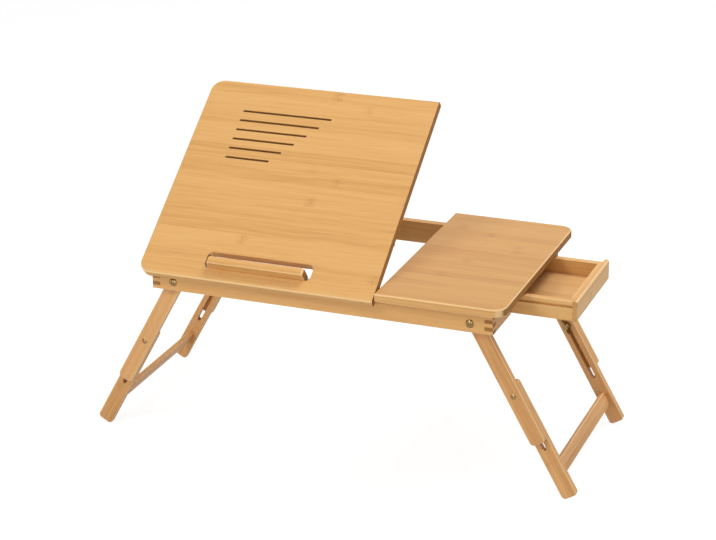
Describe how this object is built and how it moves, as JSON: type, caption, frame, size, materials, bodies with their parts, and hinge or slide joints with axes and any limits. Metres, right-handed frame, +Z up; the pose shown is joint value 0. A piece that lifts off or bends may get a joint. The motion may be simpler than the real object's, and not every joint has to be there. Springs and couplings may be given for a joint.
{
  "type": "laptop bed table",
  "caption": "Bamboo laptop bed table with a tilting vented top, a flip-up stop bar, a fixed side top, a side drawer and folding, height-adjustable legs.",
  "frame": {"origin": "on the floor, under the middle of the box that holds the open table", "axes": "+X to the drawer end, +Y to the back, away from the user, +Z up"},
  "size_m": [0.7492, 0.3528, 0.4843],
  "materials": {
    "bamboo_top": "satin lacquer",
    "bamboo_frame": "satin lacquer",
    "bamboo_leg": "satin lacquer",
    "bamboo_drawer": "satin lacquer",
    "bamboo_ply": "satin",
    "bronze": "antique plated",
    "steel": "zinc plated"
  },
  "bodies": {
    "frame": {"front_rail": "bamboo_frame", "back_rail": "bamboo_frame", "left_rail": "bamboo_frame", "right_rail_front": "bamboo_frame", "right_rail_back": "bamboo_frame", "divider": "bamboo_frame", "rack_left": "bamboo_frame", "rack_right": "bamboo_frame", "rack_screws": "steel", "fixed_panel": "bamboo_top", "panel_dowels": "bamboo_frame", "drawer_guide_front": "bamboo_frame", "drawer_guide_back": "bamboo_frame", "guide_screws": "steel", "hinge_frame_leaves": "steel", "hinge_frame_screws": "steel", "hinge_pins": "steel", "leg_pivot_bolts": "bronze", "leg_pivot_washers": "bronze", "leg_pivot_nuts": "bronze"},
    "tilting_top": {"tilt_panel": "bamboo_top", "hinge_panel_leaves": "steel", "hinge_panel_screws": "steel", "stop_bar_pins": "steel", "prop_cleat_left": "bamboo_frame", "prop_cleat_right": "bamboo_frame", "prop_pivot_pins": "steel"},
    "stop_bar": {"stop_bar": "bamboo_top"},
    "prop": {"prop_arm_left": "bamboo_frame", "prop_arm_right": "bamboo_frame", "prop_rod": "steel"},
    "drawer": {"drawer_front": "bamboo_drawer", "drawer_inner_front": "bamboo_drawer", "drawer_side_front": "bamboo_drawer", "drawer_side_back": "bamboo_drawer", "drawer_back": "bamboo_drawer", "drawer_bottom": "bamboo_ply", "drawer_screws": "steel"},
    "left_leg_upper": {"left_front_upper_leg": "bamboo_leg", "left_back_upper_leg": "bamboo_leg", "left_adjuster_bolts": "bronze", "left_adjuster_washers": "bronze"},
    "left_leg_lower": {"left_front_lower_leg": "bamboo_leg", "left_back_lower_leg": "bamboo_leg", "left_crossbar": "bamboo_leg"},
    "left_front_wing_nut": {"left_front_wing_nut": "bronze"},
    "left_back_wing_nut": {"left_back_wing_nut": "bronze"},
    "right_leg_upper": {"right_front_upper_leg": "bamboo_leg", "right_back_upper_leg": "bamboo_leg", "right_adjuster_bolts": "bronze", "right_adjuster_washers": "bronze"},
    "right_leg_lower": {"right_front_lower_leg": "bamboo_leg", "right_back_lower_leg": "bamboo_leg", "right_crossbar": "bamboo_leg"},
    "right_front_wing_nut": {"right_front_wing_nut": "bronze"},
    "right_back_wing_nut": {"right_back_wing_nut": "bronze"}
  },
  "joints": [
    {"name": "top_tilt", "type": "hinge", "parent": "frame", "child": "tilting_top", "pos_m": [-0.258, -0.15755, 0.27711], "axis": [1, 0, 0], "range_deg": [-36.5, 0]},
    {"name": "prop_swing", "type": "hinge", "parent": "tilting_top", "child": "prop", "pos_m": [-0.258, -0.02918, 0.36421], "axis": [1, 0, 0], "range_deg": [0, 139.51]},
    {"name": "stop_bar_flip", "type": "hinge", "parent": "tilting_top", "child": "stop_bar", "pos_m": [-0.166, -0.15317, 0.288], "axis": [1, 0, 0], "range_deg": [-90, 0]},
    {"name": "drawer_slide", "type": "slide", "parent": "frame", "child": "drawer", "axis": [1, 0, 0], "range_m": [-0.095, 0.035]},
    {"name": "left_leg_fold", "type": "hinge", "parent": "frame", "child": "left_leg_upper", "pos_m": [-0.225, 0.00145, 0.25696], "axis": [0, 1, 0], "range_deg": [-119.17, 0]},
    {"name": "left_leg_height", "type": "slide", "parent": "left_leg_upper", "child": "left_leg_lower", "axis": [-0.4874, 0, -0.8732], "range_m": [-0.088, 0]},
    {"name": "left_front_wing_nut_turn", "type": "hinge", "parent": "left_leg_upper", "child": "left_front_wing_nut", "pos_m": [-0.28447, -0.12065, 0.15044], "axis": [0, 1, 0], "range_deg": [0, 360]},
    {"name": "left_back_wing_nut_turn", "type": "hinge", "parent": "left_leg_upper", "child": "left_back_wing_nut", "pos_m": [-0.28447, 0.12355, 0.15044], "axis": [0, -1, 0], "range_deg": [0, 360]},
    {"name": "right_leg_fold", "type": "hinge", "parent": "frame", "child": "right_leg_upper", "pos_m": [0.225, 0.00145, 0.25696], "axis": [0, -1, 0], "range_deg": [-119.17, 0]},
    {"name": "right_leg_height", "type": "slide", "parent": "right_leg_upper", "child": "right_leg_lower", "axis": [0.4874, 0, -0.8732], "range_m": [-0.088, 0]},
    {"name": "right_front_wing_nut_turn", "type": "hinge", "parent": "right_leg_upper", "child": "right_front_wing_nut", "pos_m": [0.28447, -0.12065, 0.15044], "axis": [0, 1, 0], "range_deg": [0, 360]},
    {"name": "right_back_wing_nut_turn", "type": "hinge", "parent": "right_leg_upper", "child": "right_back_wing_nut", "pos_m": [0.28447, 0.12355, 0.15044], "axis": [0, -1, 0], "range_deg": [0, 360]}
  ],
  "couplings": [
    {"joint": "prop_swing", "follows": "top_tilt", "ratio": -3.8219}
  ]
}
------------------------------------
= Your objective =
Extract every line above exactly as it stands.

= Solution to this problem =
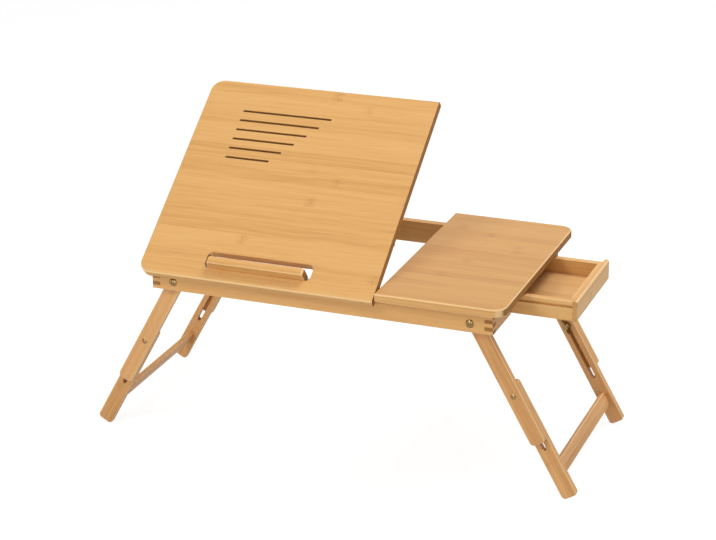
Describe how this object is built and how it moves, as JSON: type, caption, frame, size, materials, bodies with their parts, and hinge or slide joints with axes and any limits. Metres, right-handed frame, +Z up; the pose shown is joint value 0. A piece that lifts off or bends may get a joint. The motion may be simpler than the real object's, and not every joint has to be there. Springs and couplings may be given for a joint.
{
  "type": "laptop bed table",
  "caption": "Bamboo laptop bed table with a tilting vented top, a flip-up stop bar, a fixed side top, a side drawer and folding, height-adjustable legs.",
  "frame": {"origin": "on the floor, under the middle of the box that holds the open table", "axes": "+X to the drawer end, +Y to the back, away from the user, +Z up"},
  "size_m": [0.7492, 0.3528, 0.4843],
  "materials": {
    "bamboo_top": "satin lacquer",
    "bamboo_frame": "satin lacquer",
    "bamboo_leg": "satin lacquer",
    "bamboo_drawer": "satin lacquer",
    "bamboo_ply": "satin",
    "bronze": "antique plated",
    "steel": "zinc plated"
  },
  "bodies": {
    "frame": {"front_rail": "bamboo_frame", "back_rail": "bamboo_frame", "left_rail": "bamboo_frame", "right_rail_front": "bamboo_frame", "right_rail_back": "bamboo_frame", "divider": "bamboo_frame", "rack_left": "bamboo_frame", "rack_right": "bamboo_frame", "rack_screws": "steel", "fixed_panel": "bamboo_top", "panel_dowels": "bamboo_frame", "drawer_guide_front": "bamboo_frame", "drawer_guide_back": "bamboo_frame", "guide_screws": "steel", "hinge_frame_leaves": "steel", "hinge_frame_screws": "steel", "hinge_pins": "steel", "leg_pivot_bolts": "bronze", "leg_pivot_washers": "bronze", "leg_pivot_nuts": "bronze"},
    "tilting_top": {"tilt_panel": "bamboo_top", "hinge_panel_leaves": "steel", "hinge_panel_screws": "steel", "stop_bar_pins": "steel", "prop_cleat_left": "bamboo_frame", "prop_cleat_right": "bamboo_frame", "prop_pivot_pins": "steel"},
    "stop_bar": {"stop_bar": "bamboo_top"},
    "prop": {"prop_arm_left": "bamboo_frame", "prop_arm_right": "bamboo_frame", "prop_rod": "steel"},
    "drawer": {"drawer_front": "bamboo_drawer", "drawer_inner_front": "bamboo_drawer", "drawer_side_front": "bamboo_drawer", "drawer_side_back": "bamboo_drawer", "drawer_back": "bamboo_drawer", "drawer_bottom": "bamboo_ply", "drawer_screws": "steel"},
    "left_leg_upper": {"left_front_upper_leg": "bamboo_leg", "left_back_upper_leg": "bamboo_leg", "left_adjuster_bolts": "bronze", "left_adjuster_washers": "bronze"},
    "left_leg_lower": {"left_front_lower_leg": "bamboo_leg", "left_back_lower_leg": "bamboo_leg", "left_crossbar": "bamboo_leg"},
    "left_front_wing_nut": {"left_front_wing_nut": "bronze"},
    "left_back_wing_nut": {"left_back_wing_nut": "bronze"},
    "right_leg_upper": {"right_front_upper_leg": "bamboo_leg", "right_back_upper_leg": "bamboo_leg", "right_adjuster_bolts": "bronze", "right_adjuster_washers": "bronze"},
    "right_leg_lower": {"right_front_lower_leg": "bamboo_leg", "right_back_lower_leg": "bamboo_leg", "right_crossbar": "bamboo_leg"},
    "right_front_wing_nut": {"right_front_wing_nut": "bronze"},
    "right_back_wing_nut": {"right_back_wing_nut": "bronze"}
  },
  "joints": [
    {"name": "top_tilt", "type": "hinge", "parent": "frame", "child": "tilting_top", "pos_m": [-0.258, -0.15755, 0.27711], "axis": [1, 0, 0], "range_deg": [-36.5, 0]},
    {"name": "prop_swing", "type": "hinge", "parent": "tilting_top", "child": "prop", "pos_m": [-0.258, -0.02918, 0.36421], "axis": [1, 0, 0], "range_deg": [0, 139.51]},
    {"name": "stop_bar_flip", "type": "hinge", "parent": "tilting_top", "child": "stop_bar", "pos_m": [-0.166, -0.15317, 0.288], "axis": [1, 0, 0], "range_deg": [-90, 0]},
    {"name": "drawer_slide", "type": "slide", "parent": "frame", "child": "drawer", "axis": [1, 0, 0], "range_m": [-0.095, 0.035]},
    {"name": "left_leg_fold", "type": "hinge", "parent": "frame", "child": "left_leg_upper", "pos_m": [-0.225, 0.00145, 0.25696], "axis": [0, 1, 0], "range_deg": [-119.17, 0]},
    {"name": "left_leg_height", "type": "slide", "parent": "left_leg_upper", "child": "left_leg_lower", "axis": [-0.4874, 0, -0.8732], "range_m": [-0.088, 0]},
    {"name": "left_front_wing_nut_turn", "type": "hinge", "parent": "left_leg_upper", "child": "left_front_wing_nut", "pos_m": [-0.28447, -0.12065, 0.15044], "axis": [0, 1, 0], "range_deg": [0, 360]},
    {"name": "left_back_wing_nut_turn", "type": "hinge", "parent": "left_leg_upper", "child": "left_back_wing_nut", "pos_m": [-0.28447, 0.12355, 0.15044], "axis": [0, -1, 0], "range_deg": [0, 360]},
    {"name": "right_leg_fold", "type": "hinge", "parent": "frame", "child": "right_leg_upper", "pos_m": [0.225, 0.00145, 0.25696], "axis": [0, -1, 0], "range_deg": [-119.17, 0]},
    {"name": "right_leg_height", "type": "slide", "parent": "right_leg_upper", "child": "right_leg_lower", "axis": [0.4874, 0, -0.8732], "range_m": [-0.088, 0]},
    {"name": "right_front_wing_nut_turn", "type": "hinge", "parent": "right_leg_upper", "child": "right_front_wing_nut", "pos_m": [0.28447, -0.12065, 0.15044], "axis": [0, 1, 0], "range_deg": [0, 360]},
    {"name": "right_back_wing_nut_turn", "type": "hinge", "parent": "right_leg_upper", "child": "right_back_wing_nut", "pos_m": [0.28447, 0.12355, 0.15044], "axis": [0, -1, 0], "range_deg": [0, 360]}
  ],
  "couplings": [
    {"joint": "prop_swing", "follows": "top_tilt", "ratio": -3.8219}
  ]
}